Key geographical features include:
- Khongoryn Els (Singing Sands): A famous dune field in southern Mongolia, reaching heights of 300 meters (980 feet). The dunes emit a distinctive humming sound produced by wind-driven sand movement.
- Flaming Cliffs (Bayanzag): Distinctive red-orange sandstone formations in Mongolia where American paleontologist Roy Chapman Andrews discovered the first scientifically recognized dinosaur eggs in 1923.
- Gurvan Saikhan National Park: Mongolia's largest national park, encompassing a wide range of Gobi habitats.
- Dunhuang oasis: On the Chinese side, this historic oasis served as a major waypoint on the Silk Road trade routes.
Climate
The Gobi has a harsh continental climate with dramatic temperature extremes. It is one of the world's most thermally extreme desert environments:
| Climate Feature | Data |
|---|---|
| Average annual precipitation | 50–200 mm (2–8 inches) |
| Summer maximum temperature | Up to 45°C (113°F) |
| Winter minimum temperature | Down to -40°C (-40°F) |
| Annual temperature range | Up to 85°C (153°F) difference |
| Prevailing winds | Strong westerly and northerly winds; dust storms common |
| Snowfall | Occasional; can trigger dzud (severe winter disaster) |
The extreme temperature range — the largest of any desert on Earth — is a defining characteristic of the Gobi. Summer days can be scorchingly hot while nights plunge to near-freezing temperatures. Winter months are bitterly cold, with Mongolia's infamous dzud events (a combination of summer drought followed by harsh winter) periodically devastating the livestock herds of nomadic herders.
Ecology and Wildlife
Despite its harsh conditions, the Gobi supports a surprisingly diverse array of life. Organisms have evolved remarkable adaptations to endure temperature extremes, wind, drought, and sparse vegetation.
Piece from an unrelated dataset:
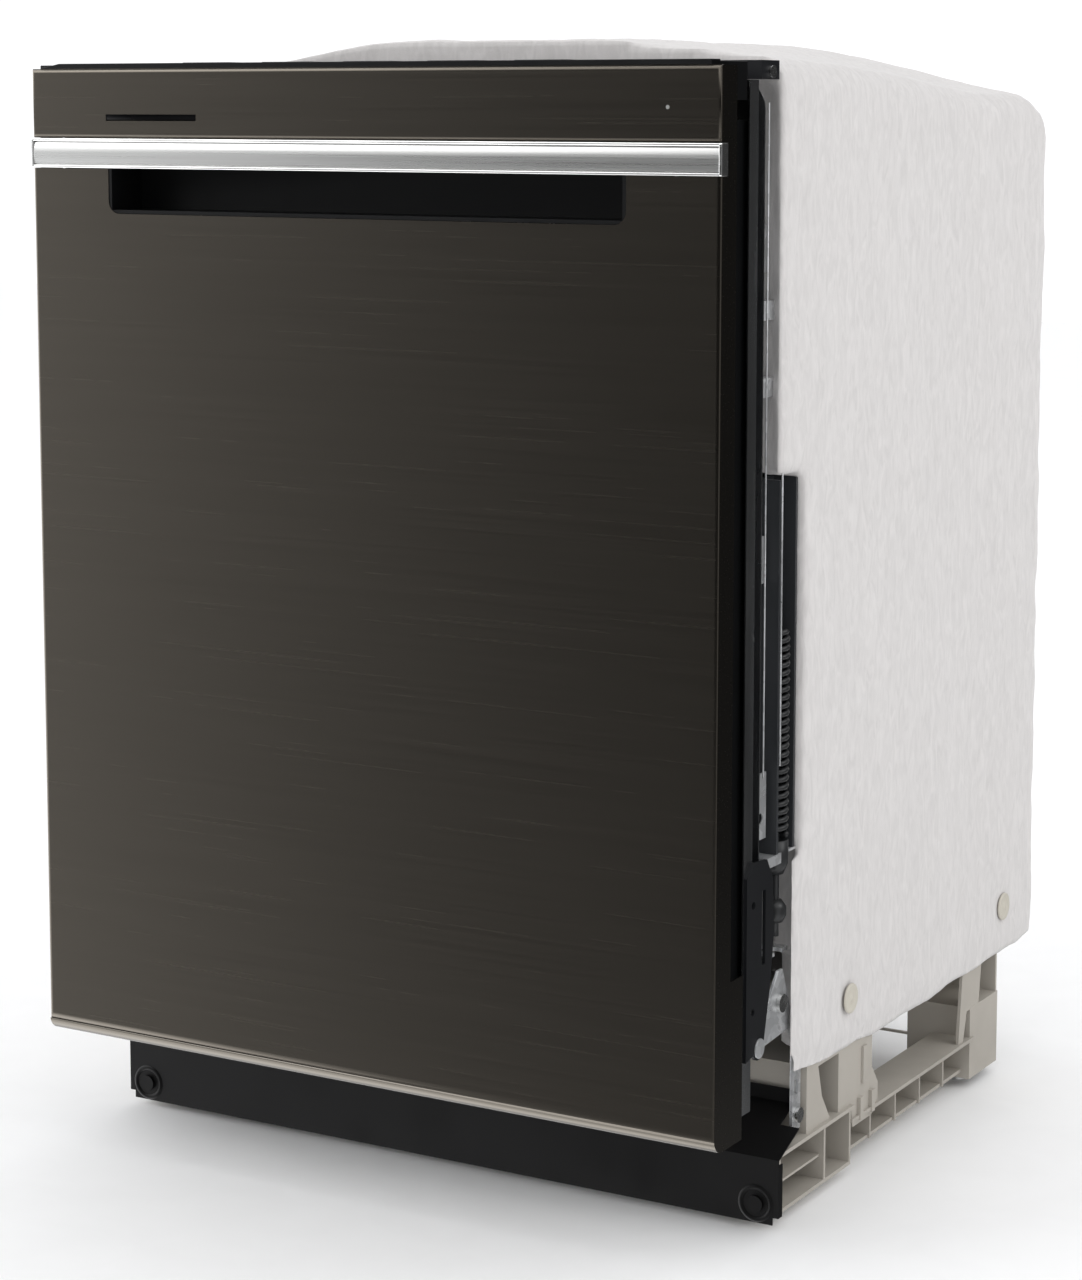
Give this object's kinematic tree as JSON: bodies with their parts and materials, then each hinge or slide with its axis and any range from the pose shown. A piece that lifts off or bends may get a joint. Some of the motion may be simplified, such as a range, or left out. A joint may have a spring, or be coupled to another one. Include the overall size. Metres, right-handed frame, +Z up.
{
  "type": "built-in dishwasher",
  "caption": "Built-in dishwasher with a drop-down door, full-width handle bar over a finger pocket, black toe kick, moulded base and a lagged steel tub holding two racks and two spray arms.",
  "frame": {"origin": "centre of the bounding box in X and Y, on the floor under the levelling feet", "axes": "+X to the right seen from the front, front door faces -Y, +Z up"},
  "size_m": [0.608, 0.646, 0.889],
  "materials": {
    "black_stainless": "brushed, dark coated",
    "bright_steel": "satin",
    "bright_cap": "polished",
    "black_plastic": "fine texture",
    "gloss_black": "gloss",
    "tub_steel": "satin",
    "galvanised": "zinc coated",
    "arm_black": "satin",
    "kick_paint": "satin enamel",
    "base_plastic": "moulded",
    "lagging": "needled felt",
    "stud_plastic": "moulded",
    "rubber": "matt",
    "hose_plastic": "satin",
    "spring_steel": "black oxide",
    "grey_plastic": "satin",
    "motor": "moulded",
    "heater_steel": "heat toned",
    "white_plastic": "satin",
    "circuit": "solder mask",
    "rack_coat": "nylon coat",
    "screw_steel": "zinc",
    "light_lens": "clear lens"
  },
  "bodies": {
    "cabinet": {"hinge_brackets": "galvanised", "tub": "tub_steel", "tub_gasket": "rubber", "sump": "motor", "sump_filter": "grey_plastic", "wash_pump": "motor", "drain_pump": "motor", "drain_hose": "hose_plastic", "heater": "heater_steel", "inlet_valve": "white_plastic", "feed_tube": "grey_plastic", "slide_channels": "bright_steel", "insulation_blanket": "lagging", "blanket_studs": "stud_plastic", "spring_channels": "hose_plastic", "door_springs": "spring_steel", "side_brackets": "galvanised", "spring_shelves": "galvanised", "top_brackets": "arm_black", "bracket_screws": "screw_steel", "door_strike": "bright_steel", "kick_plate": "kick_paint", "kick_screws": "kick_paint", "base_frame": "base_plastic", "levelling_feet": "screw_steel", "junction_box": "galvanised", "spray_post": "grey_plastic"},
    "door": {"door_skin": "black_stainless", "handle_bar": "bright_steel", "handle_end_caps": "bright_cap", "pocket_insert": "black_plastic", "door_frame": "black_plastic", "door_liner": "tub_steel", "dispenser_body": "grey_plastic", "door_vent": "black_plastic", "control_strip": "black_plastic", "display_window": "gloss_black", "status_light": "light_lens", "control_board": "circuit", "door_latch": "black_plastic", "hinge_arms": "arm_black"},
    "dispenser_lid": {"dispenser_lid": "grey_plastic"},
    "rinse_cap": {"rinse_cap": "grey_plastic"},
    "button_power": {"button_power": "gloss_black"},
    "button_cycle": {"button_cycle": "gloss_black"},
    "button_option": {"button_option": "gloss_black"},
    "button_dry": {"button_dry": "gloss_black"},
    "button_start": {"button_start": "gloss_black"},
    "wheel_front_left": {"wheel_front_left": "grey_plastic"},
    "wheel_front_right": {"wheel_front_right": "grey_plastic"},
    "wheel_rear_left": {"wheel_rear_left": "grey_plastic"},
    "wheel_rear_right": {"wheel_rear_right": "grey_plastic"},
    "upper_rack": {"upper_rack": "rack_coat", "slide_rails": "bright_steel", "upper_spray_hub": "grey_plastic"},
    "upper_arm": {"upper_spray_arm": "grey_plastic"},
    "lower_rack": {"lower_rack": "rack_coat"},
    "cutlery_basket": {"cutlery_basket": "grey_plastic"},
    "lower_arm": {"lower_spray_arm": "grey_plastic"},
    "float_dome": {"float_dome": "white_plastic"}
  },
  "joints": [
    {"name": "door_hinge", "type": "hinge", "parent": "cabinet", "child": "door", "pos_m": [0, -0.242, 0.15], "axis": [1, 0, 0], "range_deg": [0, 90], "stiffness_Nm_per_rad": 20},
    {"name": "dispenser_lid_slide", "type": "slide", "parent": "door", "child": "dispenser_lid", "axis": [0, 0, -1], "range_m": [0, 0.08]},
    {"name": "rinse_cap_turn", "type": "hinge", "parent": "door", "child": "rinse_cap", "pos_m": [0.046, -0.236, 0.54], "axis": [0, 1, 0], "range_deg": [0, 90]},
    {"name": "upper_rack_slide", "type": "slide", "parent": "cabinet", "child": "upper_rack", "axis": [0, -1, 0], "range_m": [0, 0.4245]},
    {"name": "upper_arm_spin", "type": "hinge", "parent": "upper_rack", "child": "upper_arm", "pos_m": [0, 0.017, 0.4854], "axis": [0, 0, 1], "continuous": true},
    {"name": "lower_rack_slide", "type": "slide", "parent": "cabinet", "child": "lower_rack", "axis": [0, -1, 0], "range_m": [0, 0.158]},
    {"name": "cutlery_basket_lift", "type": "slide", "parent": "lower_rack", "child": "cutlery_basket", "axis": [0, 0, 1], "range_m": [0, 0.1]},
    {"name": "lower_arm_spin", "type": "hinge", "parent": "cabinet", "child": "lower_arm", "pos_m": [0, 0.017, 0.19], "axis": [0, 0, 1], "continuous": true},
    {"name": "float_lift", "type": "slide", "parent": "cabinet", "child": "float_dome", "axis": [0, 0, 1], "range_m": [0, 0.012]},
    {"name": "button_power_press", "type": "slide", "parent": "door", "child": "button_power", "axis": [0, 0, -1], "range_m": [0, 0.0015], "stiffness_N_per_m": 400},
    {"name": "button_cycle_press", "type": "slide", "parent": "door", "child": "button_cycle", "axis": [0, 0, -1], "range_m": [0, 0.0015], "stiffness_N_per_m": 400},
    {"name": "button_option_press", "type": "slide", "parent": "door", "child": "button_option", "axis": [0, 0, -1], "range_m": [0, 0.0015], "stiffness_N_per_m": 400},
    {"name": "button_dry_press", "type": "slide", "parent": "door", "child": "button_dry", "axis": [0, 0, -1], "range_m": [0, 0.0015], "stiffness_N_per_m": 400},
    {"name": "button_start_press", "type": "slide", "parent": "door", "child": "button_start", "axis": [0, 0, -1], "range_m": [0, 0.0015], "stiffness_N_per_m": 400},
    {"name": "wheel_front_left_roll", "type": "hinge", "parent": "lower_rack", "child": "wheel_front_left", "pos_m": [-0.244, -0.162, 0.211], "axis": [1, 0, 0], "continuous": true},
    {"name": "wheel_front_right_roll", "type": "hinge", "parent": "lower_rack", "child": "wheel_front_right", "pos_m": [0.244, -0.162, 0.211], "axis": [1, 0, 0], "continuous": true},
    {"name": "wheel_rear_left_roll", "type": "hinge", "parent": "lower_rack", "child": "wheel_rear_left", "pos_m": [-0.244, 0.196, 0.211], "axis": [1, 0, 0], "continuous": true},
    {"name": "wheel_rear_right_roll", "type": "hinge", "parent": "lower_rack", "child": "wheel_rear_right", "pos_m": [0.244, 0.196, 0.211], "axis": [1, 0, 0], "continuous": true}
  ],
  "couplings": [
    {"joint": "upper_rack_slide", "follows": "door_hinge", "m_per_rad": 0.27},
    {"joint": "lower_rack_slide", "follows": "door_hinge", "m_per_rad": 0.1}
  ]
}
Notable flora and fauna include:
- Bactrian camel (Camelus bactrianus): The wild Bactrian camel, critically endangered with fewer than 1,000 individuals remaining in the Gobi, is physiologically adapted to extreme cold, heat, and water scarcity. Unlike the more common domesticated Bactrian, wild camels can drink saltwater, a unique adaptation.
- Snow leopard (Panthera uncia): Found in the mountainous fringes of the Gobi; a vulnerable species with an estimated 3,920–6,390 individuals globally.
- Gobi brown bear (Ursus arctos gobiensis): One of the world's rarest bears, with only approximately 40 individuals remaining in the Mongolian Gobi.
- Mongolian wild ass (Equus hemionus): Large herds roam the eastern Gobi steppe.
Paleontological Significance
The Gobi Desert is one of the world's most productive regions for fossil discovery. The dry climate and lack of vegetation preserve fossils exceptionally well, while erosion gradually exposes them for collection. Key discoveries include:
- First nest of dinosaur eggs with embryos (discovered by Roy Chapman Andrews, 1923)
- Velociraptor specimens, including the famous Fighting Dinosaurs fossil showing a Velociraptor and Protoceratops locked in combat
- Numerous early mammal and bird specimens from the Cretaceous period
- Evidence of some of the earliest flowering plants
Human Geography and History
The Gobi has been inhabited by nomadic herders for thousands of years, primarily Mongolian and Turkic peoples who developed sophisticated strategies for surviving in its harsh environment. The Silk Road — the ancient trade network connecting China, Central Asia, the Middle East, and Europe — passed through the Gobi, with camel caravans navigating from oasis to oasis.
| Aspect | Details |
|---|---|
| Major countries | China (Inner Mongolia, Xinjiang, Gansu) and Mongolia |
| Primary human activities | Nomadic herding (camels, horses, cattle, goats) |
| Resources | Coal, copper, gold; significant mining activity growing |
| Historical routes | Silk Road camel trade; Mongol Empire communications |
| Desertification concerns | Gobi expanding southward at ~3,600 km² per year |
Environmental Challenges
The Gobi faces significant environmental pressures, including expanding desertification driven by overgrazing, climate change, and human land use. Chinese and Mongolian authorities have implemented large-scale reforestation programs — China's Green Wall project aims to plant billions of trees to halt desertification — though ecologists have raised concerns about the appropriateness of species selection for these plantings.
Conclusion
The Gobi Desert is far more than a barren wasteland. It is a geologically ancient landscape of extraordinary scientific significance, ecological diversity, and cultural history. As climate change accelerates and economic development intensifies, preserving the Gobi's unique ecosystems and the traditional ways of life it supports represents one of Central Asia's most pressing environmental challenges.